If space wasn’t active, there wouldn’t be any point in sending up my own Project Calliope to measure it. However, we’d prefer to keep the physical damage to the electronics to a minimum. The primary source of damage due to solar activity is due to highly energetic electrons, protons, and ions emitted by the Sun (see Figure 3-1).
Figure 3-1. Aurora caused by solar activity charging the Earth’s ionosphere, as viewed from space. Image courtesy of NASA.

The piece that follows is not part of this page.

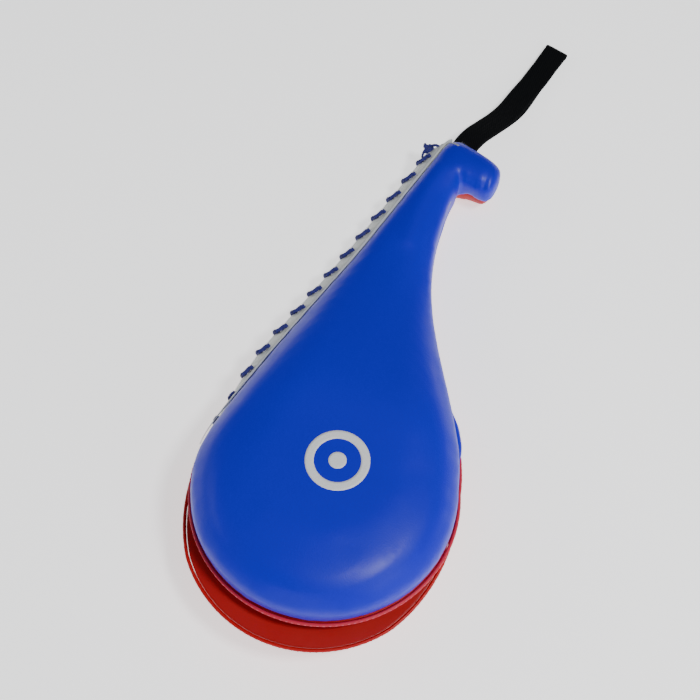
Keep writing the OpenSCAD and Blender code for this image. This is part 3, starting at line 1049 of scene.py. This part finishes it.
front_skin = padded_half("front_skin", FRONT, BELLY_R, 0.0, BLUE)
rear_skin = padded_half("rear_skin", REAR, REAR_R, 1.6, RED)
prints = target_print(front_skin)
front_lining = lining("front_lining_sheet", FRONT, BELLY_R)
rear_lining = lining("rear_lining_sheet", REAR, REAR_R)
# The front welt and its stitches carry painted highlight colours; the rear welt and its stitches
# are plain red.
front_welt = welt("front_welt_roll", FRONT, BELLY_R, WELT_RED_PAINTED_HIGHLIGHT)
rear_welt = welt("rear_welt_roll", REAR, REAR_R, RED)
front_sewing = welt_stitches("front_welt_stitches", FRONT, BELLY_R, PALE_THREAD_PAINTED_HIGHLIGHT)
rear_sewing = welt_stitches("rear_welt_stitches", REAR, REAR_R, RED_THREAD)
front_white = spine_panel("front_spine_leather", FRONT)
rear_white = spine_panel("rear_spine_leather", REAR)
front_fold = turned_edge("front_turned_edge", FRONT)
rear_fold = turned_edge("rear_turned_edge", REAR)
lacing = spine_thread()
knot = end_knot()
gusset = throat_gusset()
strap = strap_webbing()
tack = bar_tack()
end_piece = end_leather()

for piece in (front_skin, prints, front_lining, front_welt, front_sewing, front_white, front_fold):
    across_throat(piece)
for piece in (rear_skin, rear_lining, rear_welt, rear_sewing, rear_white, rear_fold):
    across_throat(piece)
for piece in (lacing, knot, gusset, end_piece):
    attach(piece, "grip")
for piece in (strap, tack):
    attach(piece, "strap")

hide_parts("front_cover", "front_grip_cover", "front_hook_cover", "hook_band")
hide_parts("rear_cover", "rear_grip_cover", "rear_hook_cover")
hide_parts("front_lining")
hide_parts("rear_lining")
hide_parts("front_welt")
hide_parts("rear_welt")
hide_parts("front_spine_panel")
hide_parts("rear_spine_panel")
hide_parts("spine_lacing")
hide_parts("lacing_knot")
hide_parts("side_gusset")
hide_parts("wrist_strap")
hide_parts("strap_tack")
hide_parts("end_patch")

# Parts inside the padding keep their shapes from the frame
FOAM = foam("grey_foam", (0.42, 0.43, 0.45))
BOARD = pressed_board("fibre_board", (0.42, 0.27, 0.13))
TIMBER = timber("beech", (0.55, 0.36, 0.18))
INNER = {
    "front_foam": FOAM, "rear_foam": FOAM, "front_grip_foam": FOAM, "rear_grip_foam": FOAM,
    "front_board": BOARD, "rear_board": BOARD, "handle_core": TIMBER, "hook_arm": TIMBER,
    "strap_anchor": BLACK}
for name, material in INNER.items():
    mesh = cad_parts[name].data
    mesh.materials.clear()
    mesh.materials.append(material)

The particle and radiation environment is not static. Besides time variation due to solar activity, the shape of the Earth’s magnetic field also can lead to dips in the field that cause a higher hazard in certain geographic areas. The most known dips are where the field lines converge at the Earth’s north and south poles. These are responsible for the aurora. There is also a dip near Brazil, called the South Atlantic Anomaly (SAA) (Figure 3-2) that LEO satellites can pass through during one or more orbits each day. Satellites with sensitive detectors often decide to either ...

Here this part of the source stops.